Nothing says summer like flopping onto a towel and soaking up the sun just yards from the surf. Here’s how to make your next beach trip extra green so you can better protect the briny blue.
We’re starting with this one because of how ubiquitous this footwear is in ocean waste — some estimates say flipflops comprise 25% of ocean plastic pollution. Even worse, there aren’t many sustainable options to choose from just yet, although many brands are working on solutions ranging from recycling old footwear to using ocean algae and other biodegradable materials. So shop sustainably, but also remember to recycle or donate your gently used flipflops and footwear.
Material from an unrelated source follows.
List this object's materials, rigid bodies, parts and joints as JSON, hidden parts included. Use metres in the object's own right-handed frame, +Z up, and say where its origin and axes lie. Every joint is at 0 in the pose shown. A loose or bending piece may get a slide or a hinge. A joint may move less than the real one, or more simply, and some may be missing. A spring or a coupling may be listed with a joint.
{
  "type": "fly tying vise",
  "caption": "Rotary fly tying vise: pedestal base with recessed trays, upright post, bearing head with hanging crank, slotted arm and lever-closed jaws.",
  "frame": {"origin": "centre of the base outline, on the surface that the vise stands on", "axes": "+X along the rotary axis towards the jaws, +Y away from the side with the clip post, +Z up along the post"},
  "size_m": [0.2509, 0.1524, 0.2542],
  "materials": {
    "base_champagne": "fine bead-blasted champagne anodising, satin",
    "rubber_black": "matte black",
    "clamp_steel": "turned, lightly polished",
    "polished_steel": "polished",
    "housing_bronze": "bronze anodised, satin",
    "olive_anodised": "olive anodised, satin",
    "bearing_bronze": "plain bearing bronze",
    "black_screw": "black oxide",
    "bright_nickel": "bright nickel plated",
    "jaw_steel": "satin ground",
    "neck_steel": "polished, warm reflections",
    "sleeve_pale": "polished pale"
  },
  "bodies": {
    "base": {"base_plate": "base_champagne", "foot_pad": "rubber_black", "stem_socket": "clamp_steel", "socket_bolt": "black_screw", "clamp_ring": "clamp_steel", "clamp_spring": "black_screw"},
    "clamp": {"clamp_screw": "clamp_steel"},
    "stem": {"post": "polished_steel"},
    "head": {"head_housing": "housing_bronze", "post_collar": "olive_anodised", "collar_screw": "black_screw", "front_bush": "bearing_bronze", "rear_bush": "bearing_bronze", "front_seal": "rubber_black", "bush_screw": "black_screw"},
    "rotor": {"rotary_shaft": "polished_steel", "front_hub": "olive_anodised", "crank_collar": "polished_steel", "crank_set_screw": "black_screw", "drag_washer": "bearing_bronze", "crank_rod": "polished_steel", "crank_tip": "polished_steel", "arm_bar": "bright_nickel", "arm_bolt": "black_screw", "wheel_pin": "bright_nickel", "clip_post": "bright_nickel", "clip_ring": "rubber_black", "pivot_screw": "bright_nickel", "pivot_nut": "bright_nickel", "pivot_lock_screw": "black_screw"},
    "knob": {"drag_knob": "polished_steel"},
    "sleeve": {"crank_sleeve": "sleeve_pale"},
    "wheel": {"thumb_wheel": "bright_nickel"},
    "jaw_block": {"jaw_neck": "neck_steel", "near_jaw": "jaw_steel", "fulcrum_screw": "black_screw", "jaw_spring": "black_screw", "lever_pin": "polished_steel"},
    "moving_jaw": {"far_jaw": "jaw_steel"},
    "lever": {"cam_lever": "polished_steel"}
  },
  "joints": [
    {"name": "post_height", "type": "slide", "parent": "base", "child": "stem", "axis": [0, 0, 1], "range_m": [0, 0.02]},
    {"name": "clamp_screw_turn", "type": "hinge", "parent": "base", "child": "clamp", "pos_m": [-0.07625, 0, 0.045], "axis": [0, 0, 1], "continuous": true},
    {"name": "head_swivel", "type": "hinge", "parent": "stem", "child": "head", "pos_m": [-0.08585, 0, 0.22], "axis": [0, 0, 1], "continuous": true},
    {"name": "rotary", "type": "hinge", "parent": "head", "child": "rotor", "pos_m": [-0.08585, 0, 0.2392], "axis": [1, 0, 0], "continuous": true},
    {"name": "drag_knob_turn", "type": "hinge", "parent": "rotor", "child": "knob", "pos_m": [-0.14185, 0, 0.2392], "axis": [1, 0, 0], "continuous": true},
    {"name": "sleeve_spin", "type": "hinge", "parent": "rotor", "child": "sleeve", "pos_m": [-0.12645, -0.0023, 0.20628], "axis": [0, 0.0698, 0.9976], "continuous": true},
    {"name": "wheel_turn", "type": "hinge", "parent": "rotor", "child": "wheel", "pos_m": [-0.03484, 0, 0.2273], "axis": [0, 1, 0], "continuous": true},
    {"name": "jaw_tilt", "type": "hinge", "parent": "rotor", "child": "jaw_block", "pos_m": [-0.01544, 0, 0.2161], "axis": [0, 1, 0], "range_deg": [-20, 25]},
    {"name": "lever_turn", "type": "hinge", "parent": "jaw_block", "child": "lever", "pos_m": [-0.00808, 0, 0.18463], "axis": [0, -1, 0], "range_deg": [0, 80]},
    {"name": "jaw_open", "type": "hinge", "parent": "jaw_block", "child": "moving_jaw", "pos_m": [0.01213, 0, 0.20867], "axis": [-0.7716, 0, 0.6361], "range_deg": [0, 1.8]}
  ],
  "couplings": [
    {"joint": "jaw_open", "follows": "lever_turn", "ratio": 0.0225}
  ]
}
After a 2019 study showed that active sunscreen ingredients can be absorbed into the bloodstream, many consumers rushed to find alternative ways to fend off UV and UVA rays. Thankfully, just a few years later, we now have a wide array of nontoxic, ocean-friendly sunscreens to choose from. Avoid brands that contain avobenzone, oxybenzone, octocrylene, or ecamsule, and instead look for products that use zinc oxide and titanium dioxide, which are also safer for marine life.
The right beach hat can guard against sunburn and protect your eyes — all while helping you look fabulous, dahling. When it comes to eco-friendly options, it’s all in the materials. Avoid synthetics (which create microplastics that end up in our waterways) and instead look for recycled or upcycled materials, making sure to research where they come from. Case in point: Trendy Panama hats are greenest when they’re made from fronds that are sustainably sourced and harvested.
Believe it or not, even your bathing suit might not be Earth-friendly. When suit shopping, opt for natural materials rather than synthetic and research the company’s sustainability practices. For swimsuits that are as green as they are chic, check out Harper’s Bazaar’s 2022 list of sustainable swimwear brands.
5. Beach towels
As with swimwear, a beach towel’s sustainability depends on its material and the company’s eco-mindedness. The greenest options are towels made from recycled plastic or bamboo, with organic cotton a distant third. Bonus: Organic fabrics tend to be more absorbent.
6. Beach toys
Since kids outgrow toys almost as quickly as their clothes, ask other parents if they have unused pails and shovels languishing in the garage. If you must buy new products, look for ones made from natural or recycled materials, which tend to be sturdier than flimsy plastic anyway. Once your child has outgrown their toys, pass ‘em on to the next kid so they don’t end up in the landfill.
7. Water bottles
As we mentioned in our post about sustainable gear for music festivals, reusable bottles are both more eco-friendly and affordable than buying single-use bottles. Since reusables are often also unbreakable, they’re also safer for the sand and other places bare feet frequently tread. Pro tip: Reusable bottles can help camouflage your adult beverages from the beach patrol. (Or so we’ve heard.)
8. Food storage
Single-use sandwich bags and similar plastics are literal killers to marine life, who often mistake the floating objects for jellyfish. Keep snacks sand-free and turtle-friendly by choosing reusable storage bags from Barebones, which have the added bonus of being microwave- and dishwasher-safe.
9. Tote bag
With all this gear, you’re going to need something sustainable and stylish to carry it across the sand. Our Pure Cord tote makes for a totally nautical pick, complete with contrasting rope handles and scads of space for your swag.
Of course, the “eco-friendly” moniker doesn’t mean much if the company’s ethics are iffy, so be sure to read up on the brand’s overall practices to make sure they align with your values — green and otherwise.